New survey finds 86% of people worldwide prioritize nature over economic growth

More than eight in ten people across the globe say protecting the environment should take priority over growing the economy — even when those two goals come into conflict. That’s the headline finding from a landmark survey that reached more than 22,000 respondents in 22 countries, offering one of the most sweeping portraits yet of how ordinary people think about the relationship between economic progress and environmental protection.

At a glance

  • Environmental protection: 86% of respondents said governments should prioritize protecting the environment over economic growth when the two conflict — a majority in every single country surveyed.
  • Survey scope: The poll, conducted by Earth4All and the Global Commons Alliance, covered more than 22,000 people across 22 countries representing a broad cross-section of income levels, regions, and political systems.
  • Economic fairness: Large majorities also backed reducing inequality — around 74% agreed that closing the gap between rich and poor should be a top government priority, suggesting environmental concern and social concern travel together for most people.

Why this finding matters

For decades, a common assumption in politics and economics has been that the public will accept environmental trade-offs in exchange for jobs and growth. This survey challenges that assumption directly.

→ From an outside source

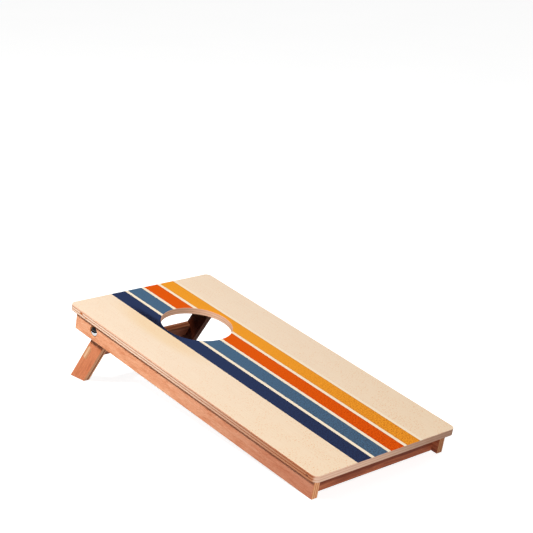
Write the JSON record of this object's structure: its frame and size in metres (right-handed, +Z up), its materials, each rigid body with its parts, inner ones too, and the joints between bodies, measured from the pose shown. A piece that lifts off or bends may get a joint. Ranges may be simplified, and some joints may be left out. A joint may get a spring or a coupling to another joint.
{
  "type": "cornhole board",
  "caption": "Compact plywood bag-toss board with a round hole, a set-in frame and folding rear legs.",
  "frame": {"origin": "on the floor, at the middle of the board's footprint with the legs open", "axes": "+Z up from the floor; +Y from the board's low end, where the players stand, to its high end; +X to the right seen from the low end"},
  "size_m": [0.3, 0.6412, 0.15],
  "materials": {
    "printed_deck": "printed cream face with four stripes, satin lacquer, raw birch ply edge",
    "stained_ply": "reddish hardwood plywood, oiled",
    "frame_ply": "reddish hardwood plywood, oiled",
    "beech": "raw turned beech",
    "chrome": "bright plated",
    "zinc": "zinc plated",
    "nylon": "natural nylon"
  },
  "bodies": {
    "board": {"cross_rail_high": "frame_ply", "cross_rail_low": "frame_ply", "deck_panel": "printed_deck", "deck_screw_high_left": "zinc", "deck_screw_high_right": "zinc", "deck_screw_left_1": "zinc", "deck_screw_left_2": "zinc", "deck_screw_left_3": "zinc", "deck_screw_low_left": "zinc", "deck_screw_low_right": "zinc", "deck_screw_right_1": "zinc", "deck_screw_right_2": "zinc", "deck_screw_right_3": "zinc", "frame_dowel_high_left_1": "beech", "frame_dowel_high_left_2": "beech", "frame_dowel_high_right_1": "beech", "frame_dowel_high_right_2": "beech", "frame_dowel_low_left_1": "beech", "frame_dowel_low_left_2": "beech", "frame_dowel_low_right_1": "beech", "frame_dowel_low_right_2": "beech", "pivot_block_left": "frame_ply", "pivot_block_right": "frame_ply", "pivot_bolt_left": "zinc", "pivot_bolt_right": "zinc", "pivot_sleeve_left": "chrome", "pivot_sleeve_right": "chrome", "pivot_washer_inner_left": "zinc", "pivot_washer_inner_right": "zinc", "pivot_washer_outer_left": "nylon", "pivot_washer_outer_right": "nylon", "side_rail_left": "stained_ply", "side_rail_right": "stained_ply"},
    "leg_frame": {"leg_left": "stained_ply", "leg_right": "stained_ply", "leg_spreader": "frame_ply", "spreader_screw_left_1": "zinc", "spreader_screw_left_2": "zinc", "spreader_screw_right_1": "zinc", "spreader_screw_right_2": "zinc"}
  },
  "joints": [
    {"name": "leg_fold", "type": "hinge", "parent": "board", "child": "leg_frame", "pos_m": [0, 0.21732, 0.111], "axis": [-1, 0, 0], "range_deg": [0, 116.67]}
  ]
}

The 86% figure held up across wealthy and lower-income nations alike. That cross-national consistency is striking. It suggests that concern for nature is not a luxury value held only by people in rich countries — it is something closer to a universal one.

Researchers at Earth4All, a major international initiative focused on systems change, argue that findings like these reveal a significant gap between public values and the policy choices their governments actually make. That gap, they say, is itself a challenge worth naming.

A signal from the global majority

The survey is part of a broader effort to bring public opinion data into conversations usually dominated by economists, policymakers, and corporate interests. When those conversations happen without robust public input, the results often don’t reflect what most people actually want.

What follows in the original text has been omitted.